Boris Alyoshin, head of Rosprom industrial development agency, said that China’s contract was discussed and Uzbekistan indicated cost overruns. The Uzbek government may bear extra costs to produce military transport planes, but the contract may still lag behind schedule, he said. However, Alyoshin said that both sides had decided to set up a new UzRosAvia joint venture to repair Mi-8 and Mi-24 helicopters at the Cherchik plant in Uzbekistan. Russia would have a 51% stake in this venture (Interfax, March 7).

Russia and Uzbekistan are also pursuing military ties. After talks in Tashkent, Fradkov said there were “positive prospects” for bilateral military and technical cooperation. However, he did not discuss opening a Russian air base in Uzbekistan (Interfax, March 7).

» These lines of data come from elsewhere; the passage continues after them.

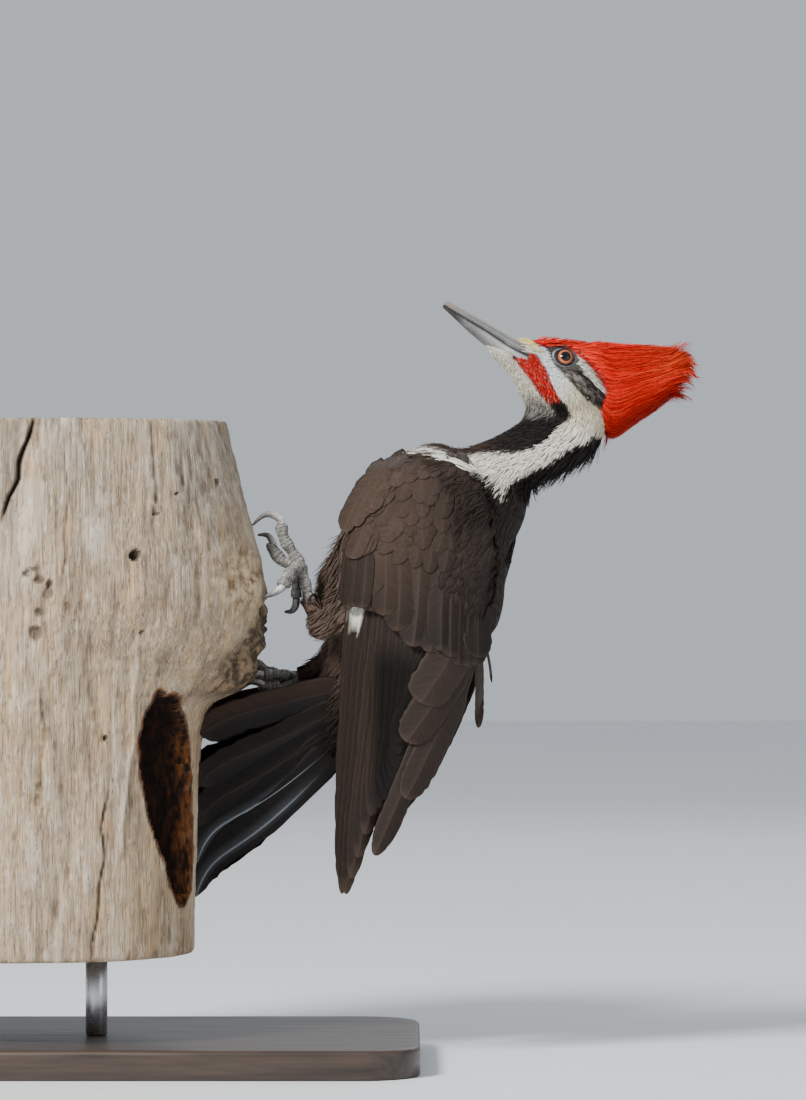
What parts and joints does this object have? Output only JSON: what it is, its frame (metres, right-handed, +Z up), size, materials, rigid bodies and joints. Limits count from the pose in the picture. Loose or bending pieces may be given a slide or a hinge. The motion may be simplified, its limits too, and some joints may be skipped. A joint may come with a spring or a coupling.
{
  "type": "woodpecker model",
  "caption": "Life-size male pileated woodpecker with a swept red crest, clinging to a short length of dead trunk and braced on its tail, on a plain display stand.",
  "frame": {"origin": "centre of the underside of the stand's base", "axes": "+Z up; +X from the trunk towards the bird, which faces it with its back to +X; the bird's left side faces -Y"},
  "size_m": [0.482, 0.2219, 0.4178],
  "materials": {
    "plumage": "matt brown-black feathers",
    "head_plumage": "white, black and red feathers",
    "crest": "silky scarlet feathers",
    "flight_feathers": "stiff, slightly glossy black vanes",
    "bill_horn": "slate-grey horn, satin",
    "eye": "clear wet surface over an orange-red iris",
    "foot_skin": "grey scaly skin",
    "claw_horn": "dark grey horn",
    "dead_wood": "weathered, cracked, matt",
    "stand_wood": "dark stained, satin",
    "stand_steel": "brushed"
  },
  "bodies": {
    "root": {"stand_base": "stand_wood", "stand_rod_back": "stand_steel", "stand_rod_front": "stand_steel", "perch_log": "dead_wood", "trunk": "plumage", "tail_coverts": "plumage", "neck": "plumage", "head": "head_plumage", "crest": "crest", "bill_upper": "bill_horn", "bill_lower": "bill_horn", "eye_left": "eye", "eye_right": "eye", "tail_left": "flight_feathers", "tail_right": "flight_feathers", "wing_left_coverts": "plumage", "wing_left_secondaries": "flight_feathers", "wing_left_primaries": "flight_feathers", "thigh_left": "plumage", "tarsus_left": "foot_skin", "foot_left": "foot_skin", "claw_left_toe_1": "claw_horn", "claw_left_toe_2": "claw_horn", "claw_left_toe_3": "claw_horn", "claw_left_toe_4": "claw_horn", "wing_right_coverts": "plumage", "wing_right_secondaries": "flight_feathers", "wing_right_primaries": "flight_feathers", "thigh_right": "plumage", "tarsus_right": "foot_skin", "foot_right": "foot_skin", "claw_right_toe_1": "claw_horn", "claw_right_toe_2": "claw_horn", "claw_right_toe_3": "claw_horn", "claw_right_toe_4": "claw_horn"}
  },
  "joints": []
}
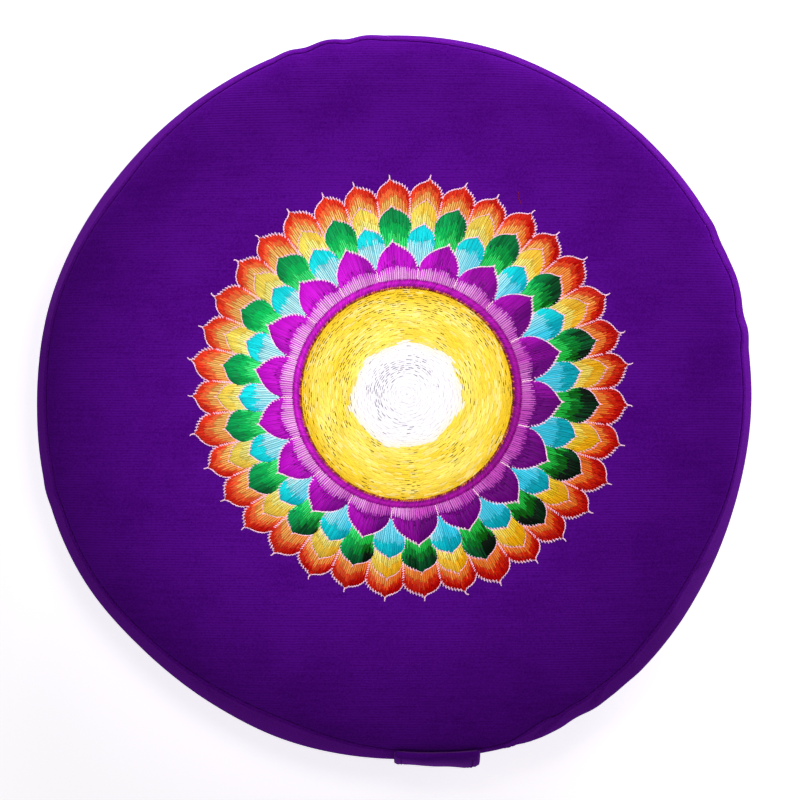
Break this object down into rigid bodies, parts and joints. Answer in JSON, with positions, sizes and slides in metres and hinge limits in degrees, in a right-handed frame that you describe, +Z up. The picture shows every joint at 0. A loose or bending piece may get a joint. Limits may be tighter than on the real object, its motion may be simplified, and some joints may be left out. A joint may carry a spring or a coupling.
{
  "type": "round zafu meditation cushion",
  "caption": "Round filled floor cushion with a bulging side band, a crowned top panel, a flat bottom to rest on and a carrying strap down one side.",
  "frame": {"origin": "on the flat bottom face, on the vertical line through the middle of the cushion", "axes": "+Z up through the crown, -Y towards the carrying strap, +X to the right of the strap seen from the front"},
  "size_m": [0.3535, 0.3682, 0.15],
  "materials": {
    "panel_cotton": "matt ribbed cotton, violet, with silky embroidery in the middle of the top panel",
    "band_cotton": "matt ribbed cotton, violet",
    "strap_cotton": "matt folded cotton, violet"
  },
  "bodies": {
    "root": {"filled_body": "band_cotton", "top_panel": "panel_cotton", "bottom_panel": "panel_cotton", "handle_strap": "strap_cotton"}
  },
  "joints": []
}
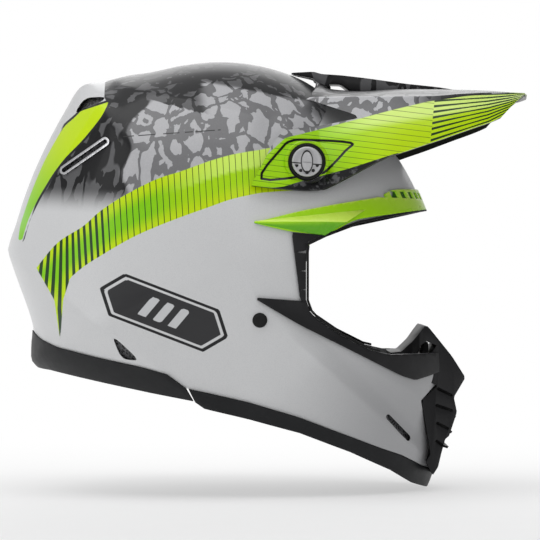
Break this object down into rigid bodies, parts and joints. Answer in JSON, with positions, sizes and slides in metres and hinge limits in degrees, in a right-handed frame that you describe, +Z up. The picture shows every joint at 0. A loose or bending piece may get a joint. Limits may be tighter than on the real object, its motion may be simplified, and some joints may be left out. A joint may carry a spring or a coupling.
{
  "type": "motocross helmet",
  "caption": "Motocross helmet with tilting peak, vented chin bar with shutter, foam and fabric liners and a D-ring chin strap.",
  "frame": {"origin": "centre of the wearer's head, on the helmet's middle plane", "axes": "+X forward, +Y to the wearer's left, +Z up as worn"},
  "size_m": [0.3831, 0.256, 0.3125],
  "materials": {
    "shell_paint": "pearl white gloss with printed camouflage and lime bands",
    "peak_paint": "lime gloss with dark pinstripes",
    "brow_paint": "lime satin",
    "dark_paint": "grey camouflage, gloss",
    "black_plastic": "satin moulded black",
    "black_rubber": "matt black",
    "black_mesh": "woven black screen",
    "bright_metal": "satin silver",
    "dark_metal": "blackened with a bright rim",
    "foam": "moulded bead foam, dark grey",
    "liner_fabric": "brushed knit over foam",
    "tab_fabric": "red woven tape",
    "webbing": "black woven webbing"
  },
  "bodies": {
    "helmet": {"outer_shell": "shell_paint", "shell_rivets": "dark_metal", "peak_insert_nuts": "bright_metal", "peak_washer_right": "black_rubber", "peak_washer_left": "black_rubber", "brow_cover": "brow_paint", "brow_screen": "black_mesh", "eyeport_gasket": "black_rubber", "chin_bar_trim": "black_plastic", "mouthpiece": "black_plastic", "mouth_louvers": "black_plastic", "mouth_screen": "black_mesh", "breath_guard_screen": "black_mesh", "base_trim_front": "black_rubber", "base_trim_rear": "black_rubber", "side_vent_bezels": "bright_metal", "side_vent_screens": "black_mesh", "rear_vent_screens": "black_mesh", "chin_vent_screens": "black_mesh", "exhaust_screens": "black_mesh", "crown_foam_front": "foam", "crown_foam_rear": "foam", "chin_foam": "foam", "crown_liner": "liner_fabric", "neck_roll": "liner_fabric", "cheek_pad_right": "liner_fabric", "cheek_pad_left": "liner_fabric", "cheek_pad_plates": "black_plastic", "pad_pull_tabs": "tab_fabric", "liner_snaps": "bright_metal"},
    "peak": {"peak": "peak_paint", "peak_bridge": "dark_paint", "peak_bush_right": "black_rubber", "peak_bush_left": "black_rubber"},
    "screw_right": {"peak_screw_right": "bright_metal"},
    "screw_left": {"peak_screw_left": "bright_metal"},
    "screw_top": {"peak_screw_top": "bright_metal"},
    "strap": {"chin_strap_right": "webbing", "chin_strap_left": "webbing", "strap_anchor_plates": "bright_metal", "strap_sleeve": "liner_fabric", "strap_keeper": "black_rubber", "strap_snap": "bright_metal"},
    "ring_outer": {"d_ring_outer": "bright_metal"},
    "ring_inner": {"d_ring_inner": "bright_metal"},
    "shutter": {"mouth_shutter": "black_plastic"}
  },
  "joints": [
    {"name": "peak_tilt", "type": "hinge", "parent": "helmet", "child": "peak", "pos_m": [0.054, 0, 0.07], "axis": [0, -1, 0], "range_deg": [-10, 0]},
    {"name": "screw_right_turn", "type": "hinge", "parent": "helmet", "child": "screw_right", "pos_m": [0.054, -0.115, 0.07], "axis": [0, -1, 0], "continuous": true},
    {"name": "screw_left_turn", "type": "hinge", "parent": "helmet", "child": "screw_left", "pos_m": [0.054, 0.115, 0.07], "axis": [0, 1, 0], "continuous": true},
    {"name": "screw_top_turn", "type": "hinge", "parent": "helmet", "child": "screw_top", "pos_m": [0.06534, 0, 0.13705], "axis": [0.1668, 0, 0.986], "continuous": true},
    {"name": "strap_swing", "type": "hinge", "parent": "helmet", "child": "strap", "pos_m": [0.021, 0, -0.041], "axis": [0, 1, 0], "range_deg": [-8, 8]},
    {"name": "ring_outer_swing", "type": "hinge", "parent": "strap", "child": "ring_outer", "pos_m": [0.021, 0.066, -0.1065], "axis": [1, 0, 0], "range_deg": [-2, 2]},
    {"name": "ring_inner_swing", "type": "hinge", "parent": "strap", "child": "ring_inner", "pos_m": [0.021, 0.061, -0.1065], "axis": [1, 0, 0], "range_deg": [-2, 2]},
    {"name": "shutter_slide", "type": "slide", "parent": "helmet", "child": "shutter", "axis": [0, 0, 1], "range_m": [0, 0.0045]}
  ]
}
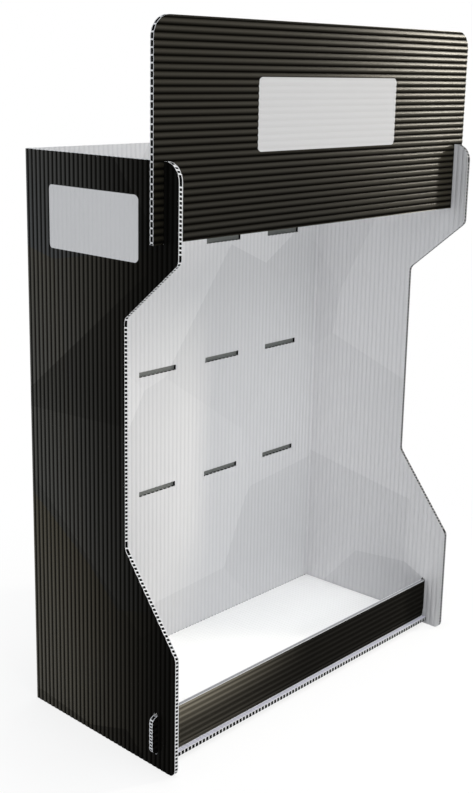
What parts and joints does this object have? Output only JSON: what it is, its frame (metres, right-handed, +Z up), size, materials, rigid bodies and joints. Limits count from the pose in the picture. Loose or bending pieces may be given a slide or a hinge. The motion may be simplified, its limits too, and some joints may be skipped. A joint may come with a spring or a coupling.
{
  "type": "counter display box",
  "caption": "Open-fronted countertop display of fluted plastic sheet, with stepped sides, a slotted back, a base, a low front lip and a tall blank header board.",
  "frame": {"origin": "centre of the box's footprint, on the surface it stands on", "axes": "+Z up, -Y out of the open front towards the shopper, +X to the right as seen from the front"},
  "size_m": [0.4074, 0.185, 0.6043],
  "materials": {
    "black_print": "black printed twin-wall polypropylene sheet, semi-gloss, with fine flute ridges",
    "white_sheet": "white twin-wall polypropylene sheet, satin, with fine flute ridges"
  },
  "bodies": {
    "root": {"body_wrap": "black_print", "front_lip": "black_print", "header_board": "black_print"}
  },
  "joints": []
}
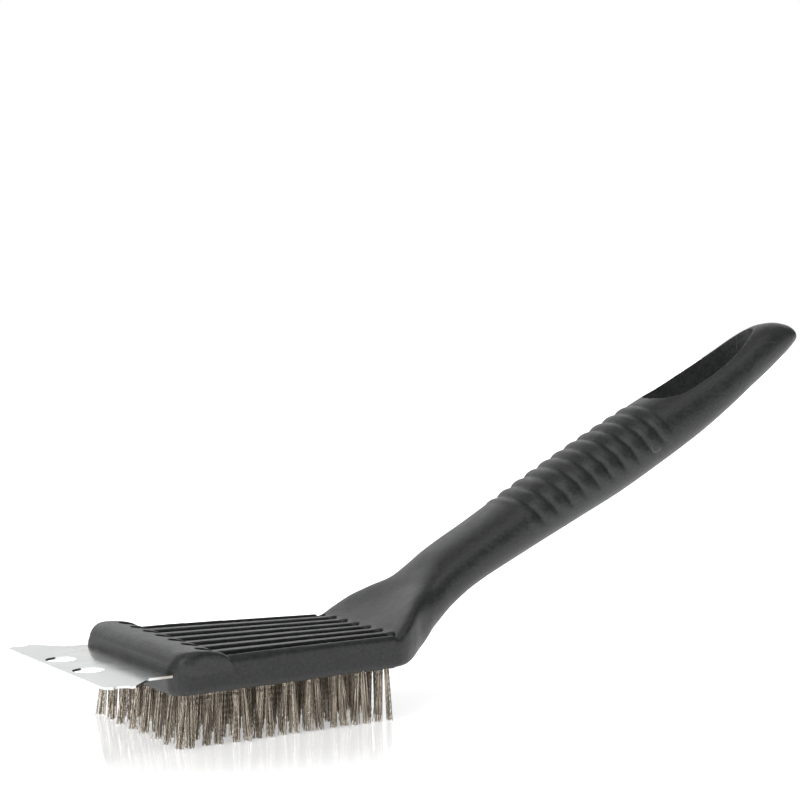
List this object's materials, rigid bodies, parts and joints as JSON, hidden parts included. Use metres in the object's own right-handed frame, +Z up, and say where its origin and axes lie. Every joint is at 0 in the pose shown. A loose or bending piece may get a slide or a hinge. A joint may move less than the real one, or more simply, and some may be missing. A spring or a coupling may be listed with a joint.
{
  "type": "grill cleaning brush",
  "caption": "Handled grill brush: moulded body rising to a ridged grip with a hanging slot, stapled wire tufts under the head and a notched scraper plate in its nose.",
  "frame": {"origin": "centre of the overall length and width, on the plane of the tuft tips the brush stands on", "axes": "+X along the brush from the scraper edge to the handle's tip, +Y across the head, +Z up from the tuft tips"},
  "size_m": [0.2934, 0.0972, 0.1256],
  "materials": {
    "moulded_plastic": "satin charcoal black, fine moulded grain",
    "stainless_sheet": "bright rolled stainless sheet",
    "crimped_wire": "crimped steel wire, brownish grey, bright at the cut tips"
  },
  "bodies": {
    "root": {"body": "moulded_plastic", "scraper_plate": "stainless_sheet", "tuft_r1_c1": "crimped_wire", "tuft_r1_c2": "crimped_wire", "tuft_pair_r1_c3": "crimped_wire", "tuft_pair_r1_c5": "crimped_wire", "tuft_r1_c7": "crimped_wire", "tuft_r1_c8": "crimped_wire", "tuft_r2_c1": "crimped_wire", "tuft_r2_c2": "crimped_wire", "tuft_pair_r2_c3": "crimped_wire", "tuft_pair_r2_c5": "crimped_wire", "tuft_r2_c7": "crimped_wire", "tuft_r2_c8": "crimped_wire", "tuft_r3_c1": "crimped_wire", "tuft_r3_c2": "crimped_wire", "tuft_pair_r3_c3": "crimped_wire", "tuft_pair_r3_c5": "crimped_wire", "tuft_r3_c7": "crimped_wire", "tuft_r3_c8": "crimped_wire", "tuft_r4_c1": "crimped_wire", "tuft_r4_c2": "crimped_wire", "tuft_pair_r4_c3": "crimped_wire", "tuft_pair_r4_c5": "crimped_wire", "tuft_r4_c7": "crimped_wire", "tuft_r4_c8": "crimped_wire", "tuft_r5_c1": "crimped_wire", "tuft_r5_c2": "crimped_wire", "tuft_pair_r5_c3": "crimped_wire", "tuft_pair_r5_c5": "crimped_wire", "tuft_r5_c7": "crimped_wire", "tuft_r5_c8": "crimped_wire", "tuft_r6_c1": "crimped_wire", "tuft_r6_c2": "crimped_wire", "tuft_pair_r6_c3": "crimped_wire", "tuft_pair_r6_c5": "crimped_wire", "tuft_r6_c7": "crimped_wire", "tuft_r6_c8": "crimped_wire", "tuft_r7_c1": "crimped_wire", "tuft_r7_c2": "crimped_wire", "tuft_pair_r7_c3": "crimped_wire", "tuft_pair_r7_c5": "crimped_wire", "tuft_r7_c7": "crimped_wire", "tuft_r7_c8": "crimped_wire", "tuft_r8_c1": "crimped_wire", "tuft_r8_c2": "crimped_wire", "tuft_pair_r8_c3": "crimped_wire", "tuft_pair_r8_c5": "crimped_wire", "tuft_r8_c7": "crimped_wire", "tuft_r8_c8": "crimped_wire", "tuft_r9_c1": "crimped_wire", "tuft_r9_c2": "crimped_wire", "tuft_pair_r9_c3": "crimped_wire", "tuft_pair_r9_c5": "crimped_wire", "tuft_r9_c7": "crimped_wire", "tuft_r9_c8": "crimped_wire"}
  },
  "joints": []
}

Both countries are facing problems with illegal Uzbek aliens in Russia. Konstantin Romodanovsky, head of Russia’s Federal Migration Service suggested concluding migration agreements with Uzbekistan in April this year. According to official data, there were about 100,000 registered Uzbek nationals in Russia, while the number of illegal Uzbek migrants was estimated at 1-1.5 million (Interfax, March 7).

Therefore, Fradkov’s visit to Uzbekistan came as an indication that Moscow’s efforts to boost economic ties with Uzbekistan have brought mixed results, even in the lucrative energy sector.